--- Provided data ---
****************

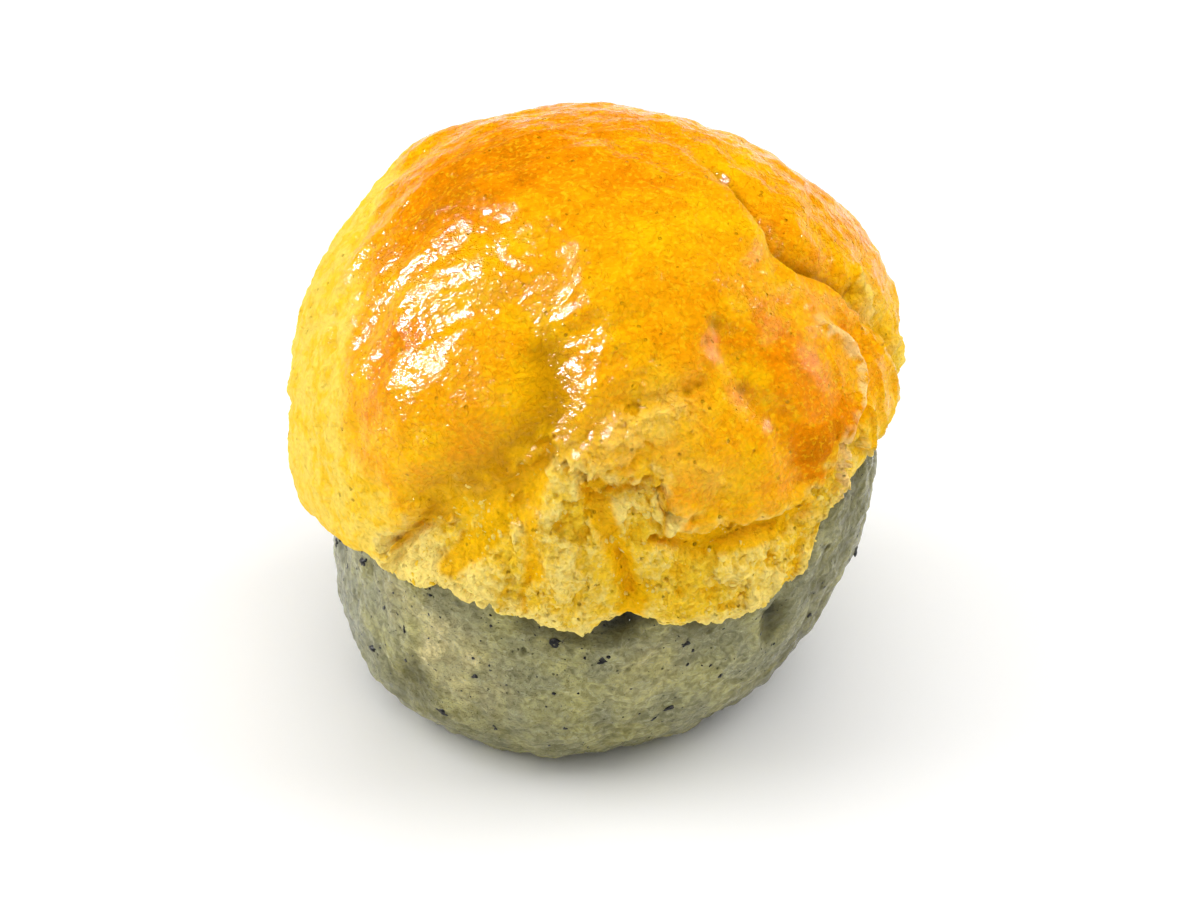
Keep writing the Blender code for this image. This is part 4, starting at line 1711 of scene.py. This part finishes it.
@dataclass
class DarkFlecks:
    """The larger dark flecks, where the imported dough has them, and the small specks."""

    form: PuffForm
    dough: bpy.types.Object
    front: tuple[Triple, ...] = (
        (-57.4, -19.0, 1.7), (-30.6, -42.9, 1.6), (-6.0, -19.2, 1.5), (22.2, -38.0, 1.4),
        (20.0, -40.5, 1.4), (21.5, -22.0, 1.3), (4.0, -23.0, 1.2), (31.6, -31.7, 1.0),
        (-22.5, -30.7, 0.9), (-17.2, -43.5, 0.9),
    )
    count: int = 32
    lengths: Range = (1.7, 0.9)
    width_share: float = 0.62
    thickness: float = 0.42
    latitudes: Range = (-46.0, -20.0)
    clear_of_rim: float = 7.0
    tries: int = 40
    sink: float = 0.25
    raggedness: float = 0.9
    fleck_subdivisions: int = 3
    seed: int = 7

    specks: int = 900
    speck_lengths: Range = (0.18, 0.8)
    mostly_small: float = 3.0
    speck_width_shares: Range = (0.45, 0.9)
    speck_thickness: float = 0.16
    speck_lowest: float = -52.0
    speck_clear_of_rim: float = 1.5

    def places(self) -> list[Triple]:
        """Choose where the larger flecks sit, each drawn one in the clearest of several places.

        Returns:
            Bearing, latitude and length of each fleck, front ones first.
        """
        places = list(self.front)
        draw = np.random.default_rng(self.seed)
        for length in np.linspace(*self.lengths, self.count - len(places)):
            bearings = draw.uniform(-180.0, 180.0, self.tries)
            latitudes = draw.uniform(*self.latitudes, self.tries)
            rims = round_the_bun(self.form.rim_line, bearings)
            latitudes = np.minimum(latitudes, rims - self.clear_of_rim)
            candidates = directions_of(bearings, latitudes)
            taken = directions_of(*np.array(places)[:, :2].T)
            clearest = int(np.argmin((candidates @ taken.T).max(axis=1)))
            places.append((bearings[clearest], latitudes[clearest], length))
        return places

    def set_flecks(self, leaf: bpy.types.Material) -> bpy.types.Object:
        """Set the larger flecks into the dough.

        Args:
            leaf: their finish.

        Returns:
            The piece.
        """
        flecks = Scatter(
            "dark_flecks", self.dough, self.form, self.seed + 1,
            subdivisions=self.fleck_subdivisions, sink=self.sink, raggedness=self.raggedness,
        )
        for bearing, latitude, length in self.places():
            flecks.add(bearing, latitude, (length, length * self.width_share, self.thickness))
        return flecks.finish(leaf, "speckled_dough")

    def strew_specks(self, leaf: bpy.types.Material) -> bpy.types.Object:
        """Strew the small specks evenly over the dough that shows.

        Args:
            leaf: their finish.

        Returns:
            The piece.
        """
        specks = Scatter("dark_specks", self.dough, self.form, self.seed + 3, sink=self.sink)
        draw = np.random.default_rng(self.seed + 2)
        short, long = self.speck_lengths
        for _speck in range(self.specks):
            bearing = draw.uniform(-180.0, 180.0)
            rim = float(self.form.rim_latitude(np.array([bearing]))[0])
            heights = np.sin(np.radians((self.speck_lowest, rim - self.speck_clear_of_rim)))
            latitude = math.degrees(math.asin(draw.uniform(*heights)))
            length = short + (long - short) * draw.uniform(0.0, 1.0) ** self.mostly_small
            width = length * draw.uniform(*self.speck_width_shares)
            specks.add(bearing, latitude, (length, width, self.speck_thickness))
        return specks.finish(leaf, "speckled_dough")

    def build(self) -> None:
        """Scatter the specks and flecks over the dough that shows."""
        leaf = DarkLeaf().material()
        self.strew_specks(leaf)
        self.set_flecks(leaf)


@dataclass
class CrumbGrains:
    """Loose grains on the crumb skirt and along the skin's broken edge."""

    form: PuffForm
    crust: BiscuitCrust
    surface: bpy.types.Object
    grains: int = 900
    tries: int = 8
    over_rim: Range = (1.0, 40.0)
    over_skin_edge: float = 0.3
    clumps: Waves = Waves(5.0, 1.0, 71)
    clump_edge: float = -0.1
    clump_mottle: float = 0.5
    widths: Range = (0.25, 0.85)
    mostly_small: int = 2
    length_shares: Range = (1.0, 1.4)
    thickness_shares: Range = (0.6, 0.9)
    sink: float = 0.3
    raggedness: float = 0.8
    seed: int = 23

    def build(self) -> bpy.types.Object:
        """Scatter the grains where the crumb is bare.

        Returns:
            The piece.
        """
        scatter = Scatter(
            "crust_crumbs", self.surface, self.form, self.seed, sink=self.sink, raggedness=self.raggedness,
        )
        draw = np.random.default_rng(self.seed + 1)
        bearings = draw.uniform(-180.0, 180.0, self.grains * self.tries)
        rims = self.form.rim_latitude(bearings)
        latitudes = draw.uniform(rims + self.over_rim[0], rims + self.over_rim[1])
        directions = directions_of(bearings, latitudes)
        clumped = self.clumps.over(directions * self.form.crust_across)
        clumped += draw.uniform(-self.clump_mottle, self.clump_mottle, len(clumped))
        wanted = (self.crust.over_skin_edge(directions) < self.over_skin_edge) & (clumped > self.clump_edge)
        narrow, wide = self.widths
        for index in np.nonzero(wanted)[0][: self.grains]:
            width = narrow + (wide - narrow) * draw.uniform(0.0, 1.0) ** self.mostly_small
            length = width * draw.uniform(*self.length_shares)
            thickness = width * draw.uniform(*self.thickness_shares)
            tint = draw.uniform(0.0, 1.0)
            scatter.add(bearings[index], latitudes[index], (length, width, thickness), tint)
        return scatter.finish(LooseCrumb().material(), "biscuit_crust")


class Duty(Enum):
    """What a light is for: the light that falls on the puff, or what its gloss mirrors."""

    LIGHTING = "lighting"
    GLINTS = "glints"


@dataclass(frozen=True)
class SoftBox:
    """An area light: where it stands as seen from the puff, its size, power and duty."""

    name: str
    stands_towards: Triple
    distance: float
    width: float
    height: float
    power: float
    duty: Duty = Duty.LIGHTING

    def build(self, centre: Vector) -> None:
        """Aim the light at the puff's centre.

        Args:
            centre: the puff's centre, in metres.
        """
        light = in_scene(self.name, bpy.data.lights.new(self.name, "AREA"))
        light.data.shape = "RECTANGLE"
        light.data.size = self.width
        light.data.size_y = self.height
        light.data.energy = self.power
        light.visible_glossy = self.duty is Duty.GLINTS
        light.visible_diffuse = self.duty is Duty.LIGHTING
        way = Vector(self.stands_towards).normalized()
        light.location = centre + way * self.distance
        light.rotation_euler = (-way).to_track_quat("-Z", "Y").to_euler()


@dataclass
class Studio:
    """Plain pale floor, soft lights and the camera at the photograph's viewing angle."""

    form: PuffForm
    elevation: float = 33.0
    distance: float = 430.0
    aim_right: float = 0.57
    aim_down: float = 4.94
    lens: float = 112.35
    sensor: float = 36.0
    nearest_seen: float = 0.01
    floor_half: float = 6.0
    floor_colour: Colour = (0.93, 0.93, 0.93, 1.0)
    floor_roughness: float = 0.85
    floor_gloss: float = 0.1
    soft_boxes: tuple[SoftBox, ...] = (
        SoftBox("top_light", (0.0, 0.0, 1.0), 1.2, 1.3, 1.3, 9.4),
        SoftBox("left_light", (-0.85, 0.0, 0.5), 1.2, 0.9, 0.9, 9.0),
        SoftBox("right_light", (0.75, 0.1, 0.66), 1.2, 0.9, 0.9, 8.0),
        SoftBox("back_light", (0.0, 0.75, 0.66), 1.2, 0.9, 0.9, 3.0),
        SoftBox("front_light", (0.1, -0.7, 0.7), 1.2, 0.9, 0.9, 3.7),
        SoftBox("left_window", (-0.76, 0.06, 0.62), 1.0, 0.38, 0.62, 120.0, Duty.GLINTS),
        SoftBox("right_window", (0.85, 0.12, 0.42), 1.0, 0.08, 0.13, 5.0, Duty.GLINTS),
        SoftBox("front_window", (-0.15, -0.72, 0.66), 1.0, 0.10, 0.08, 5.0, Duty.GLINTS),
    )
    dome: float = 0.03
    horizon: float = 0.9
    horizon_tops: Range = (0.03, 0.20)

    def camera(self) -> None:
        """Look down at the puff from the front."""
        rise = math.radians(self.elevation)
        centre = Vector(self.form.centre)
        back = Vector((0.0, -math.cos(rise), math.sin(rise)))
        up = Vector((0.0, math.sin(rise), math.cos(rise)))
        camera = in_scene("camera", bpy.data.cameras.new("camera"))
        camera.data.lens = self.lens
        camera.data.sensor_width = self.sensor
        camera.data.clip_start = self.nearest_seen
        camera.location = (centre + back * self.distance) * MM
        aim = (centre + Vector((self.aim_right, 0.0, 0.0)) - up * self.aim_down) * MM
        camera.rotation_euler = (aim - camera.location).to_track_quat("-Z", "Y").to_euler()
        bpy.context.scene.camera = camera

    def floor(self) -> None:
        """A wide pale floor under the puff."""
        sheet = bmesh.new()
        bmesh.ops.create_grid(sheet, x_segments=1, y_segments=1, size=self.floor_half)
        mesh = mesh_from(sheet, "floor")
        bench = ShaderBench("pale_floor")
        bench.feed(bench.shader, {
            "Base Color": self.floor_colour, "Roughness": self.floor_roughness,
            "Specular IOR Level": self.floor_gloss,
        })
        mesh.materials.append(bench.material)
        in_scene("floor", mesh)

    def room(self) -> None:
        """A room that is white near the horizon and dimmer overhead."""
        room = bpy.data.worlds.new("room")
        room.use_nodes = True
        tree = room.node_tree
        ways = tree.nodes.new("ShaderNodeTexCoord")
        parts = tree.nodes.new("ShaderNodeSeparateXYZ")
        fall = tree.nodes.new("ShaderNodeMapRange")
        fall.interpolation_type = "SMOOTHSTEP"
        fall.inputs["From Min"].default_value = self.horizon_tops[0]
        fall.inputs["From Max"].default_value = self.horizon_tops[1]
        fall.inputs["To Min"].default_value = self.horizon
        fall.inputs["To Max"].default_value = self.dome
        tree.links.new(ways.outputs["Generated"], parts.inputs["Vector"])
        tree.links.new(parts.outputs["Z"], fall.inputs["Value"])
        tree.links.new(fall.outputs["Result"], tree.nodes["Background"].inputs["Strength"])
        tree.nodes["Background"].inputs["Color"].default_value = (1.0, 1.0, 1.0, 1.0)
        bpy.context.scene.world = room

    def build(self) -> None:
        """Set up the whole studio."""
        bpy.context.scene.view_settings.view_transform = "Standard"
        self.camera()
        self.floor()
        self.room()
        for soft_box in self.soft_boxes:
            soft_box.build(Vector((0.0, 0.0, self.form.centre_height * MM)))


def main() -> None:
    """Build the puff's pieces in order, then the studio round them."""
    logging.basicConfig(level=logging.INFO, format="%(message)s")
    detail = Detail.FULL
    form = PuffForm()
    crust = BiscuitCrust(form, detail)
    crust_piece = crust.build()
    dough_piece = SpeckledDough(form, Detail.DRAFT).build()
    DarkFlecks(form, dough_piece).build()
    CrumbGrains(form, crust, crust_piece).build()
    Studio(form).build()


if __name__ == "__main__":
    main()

****************

--- Exercise brief ---
Quote exactly the stretch of lines above that starts at the first one and ends at the line with "dark flecks, where", and nothing beyond it.

--- Output of the task ---
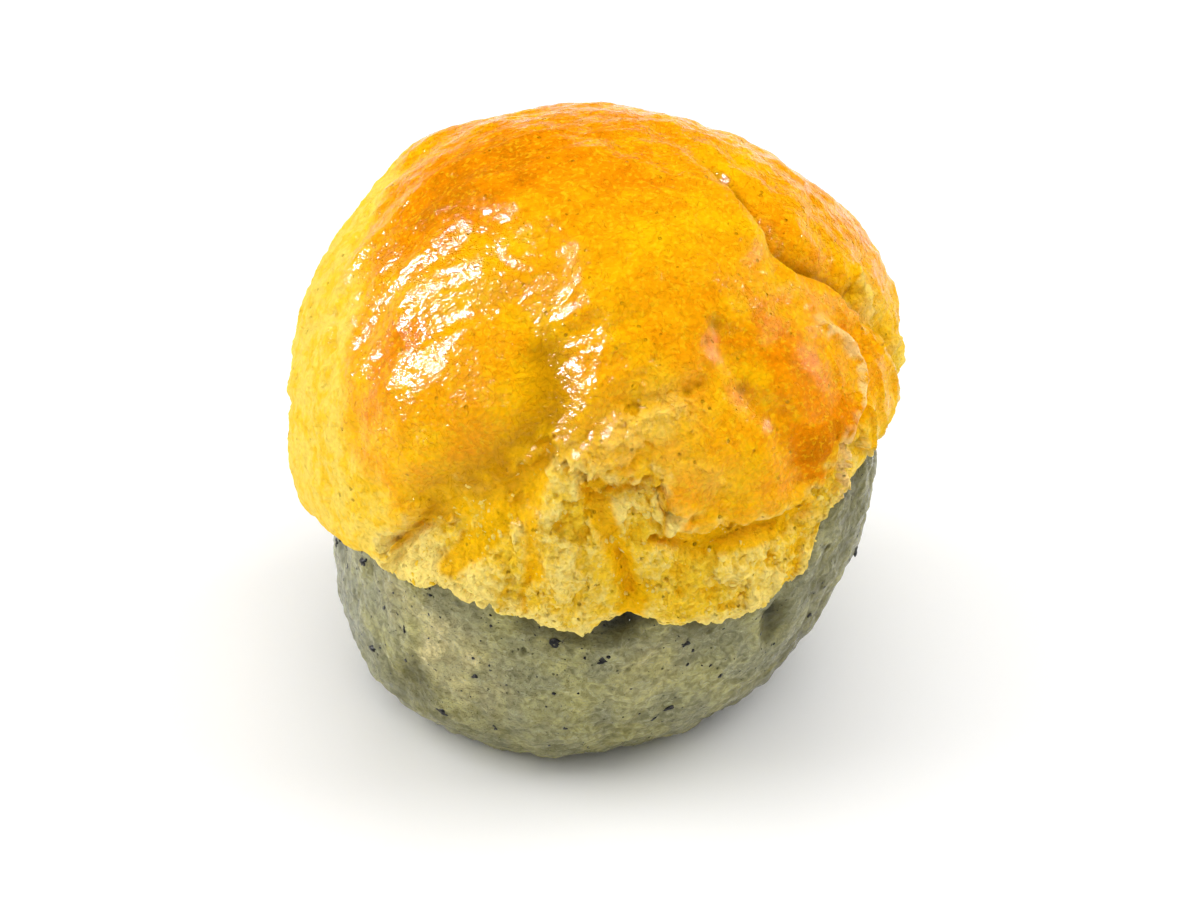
Keep writing the Blender code for this image. This is part 4, starting at line 1711 of scene.py. This part finishes it.
@dataclass
class DarkFlecks:
    """The larger dark flecks, where the imported dough has them, and the small specks."""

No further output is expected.